いわゆる call-by-value 版 Y コンビネータとかいうヤツですが。 これでプログラマなら完全に再帰が消えたので安心という気分になれる可能性もありますが、 Axiom of Foundation 人間には、たぶんより一層キモさが明確になってるかもしれません。 何がキモいってこれ → x(x)。関数 x の値域に x 自身が入ってきている。これは大変です。

・形無しλ式に表示的意味を与えたい。さて、形無しλ式で表せる数学的オブジェクト全体の 集合を D とする。する、っていうか、 まずそもそもその D ってどういう集合だよって問題がでてきて、D は D の中に "DからDへの関数" …を全て含むことはできないので "DからDへの計算可能な関数" …を全て含んでいる(正確にはそういう 集合を単射で埋め込める)でないといけない。そういう謎集合Dと"計算可能な関数"とその埋め込みと…を 考えたのが Scott さんという人であり、その辺が領域理論の面白いところであり。

・なんかイメージ的には Lowenheim-Skolem により可算モデルがあるはずなのに "非可算集合の存在" は証明できちゃうよ、みたいなイメージが。 fix や fix2 は外から見ると中では有り得ないことをしているような感じがするけど、 中(計算可能な世界 / D)から見える範囲では fix や fix2 は機能している。 そういう意味では…どうなるんだろう。

・すごい適当なことを言った気がするぞ俺。

・話が飛びますけど計算量の話で Uniformity ってありますよね。あれも何か帰納法がどこで回ってるか微妙で微妙という感覚があって いっつもこの辺りの問題と近いような遠いような風に思えてしまう。

・Forcing って Scott Domain に似てるのか! Forcing を今度こそ理解する会を次回開催するときはちょっと気にかけてみよう。

17:41 08/07/02

I see fp

ICFP (会議の方) の Accepted Papers が出てるのに気づきました。
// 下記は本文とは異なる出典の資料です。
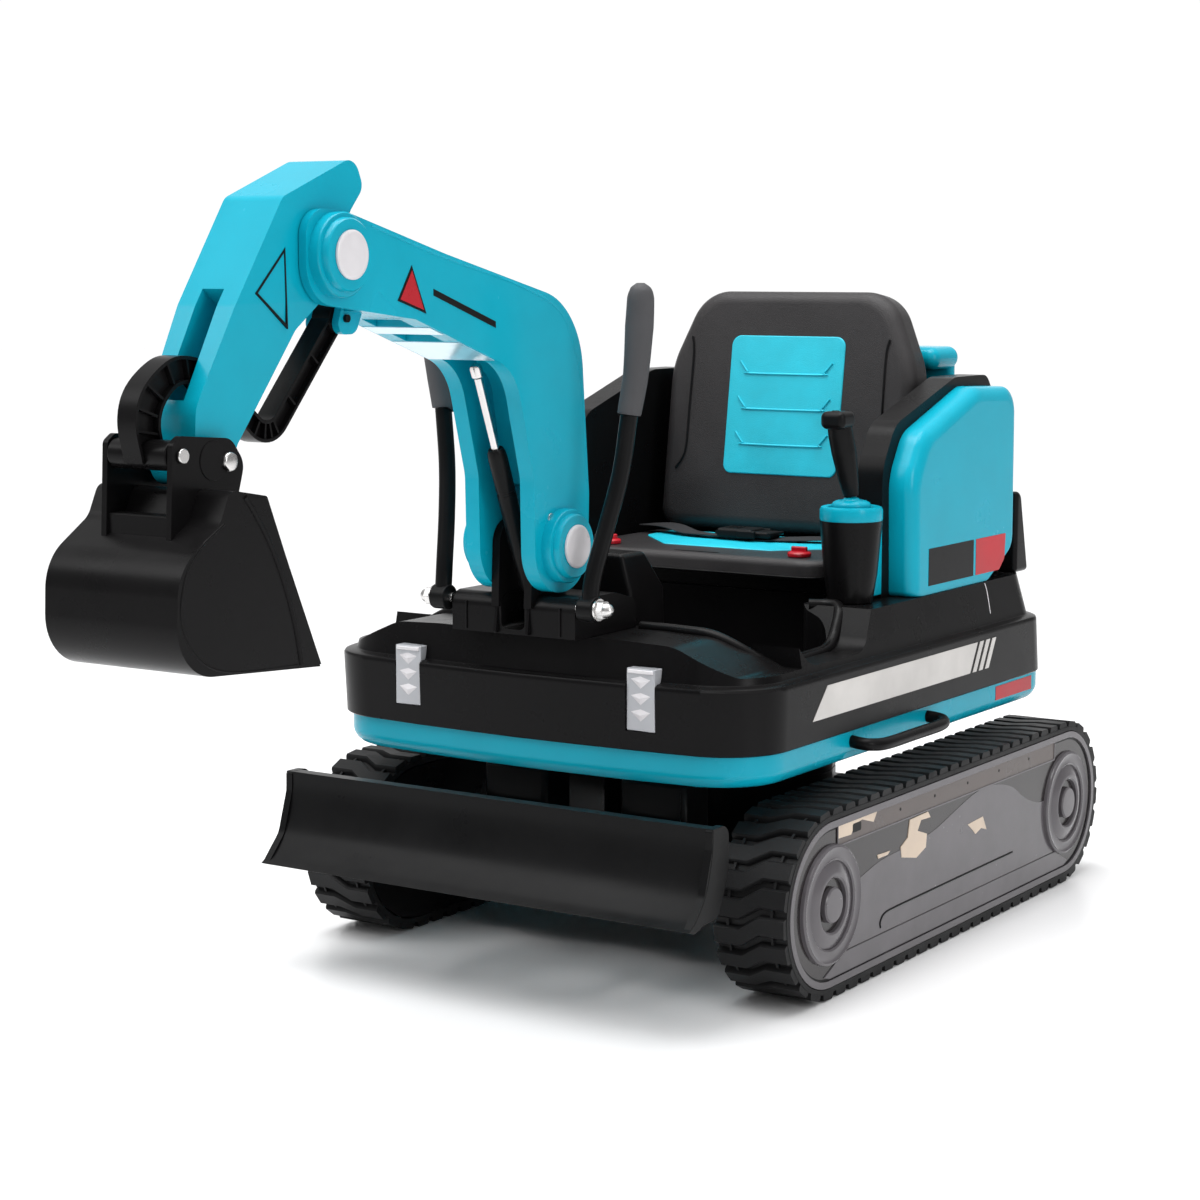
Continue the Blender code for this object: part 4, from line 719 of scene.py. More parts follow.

とりあえず "Report on the Tenth ICFP Programming Contest" って去年のコンテストの 主催者レポート、ってそれはどう ICFP の Paper になるんだろ。 "Efficient nondestructive equality checking for trees and graphs" が気になる。 R6RS の equals? を循環アリでもちゃんと止めるための巧い手法ということらしい。 "Write it Recursively: A Generic Framework for Optimal Path Queries" あ、森畑さん松崎さんだ。おめでとーございます。 "Ynot: Reasoning with the Awkward Squad" は副作用も扱える Coq らしくて気になっているんだけど 全然調べられてないなあ。

…という辺りがパッと見気になりました。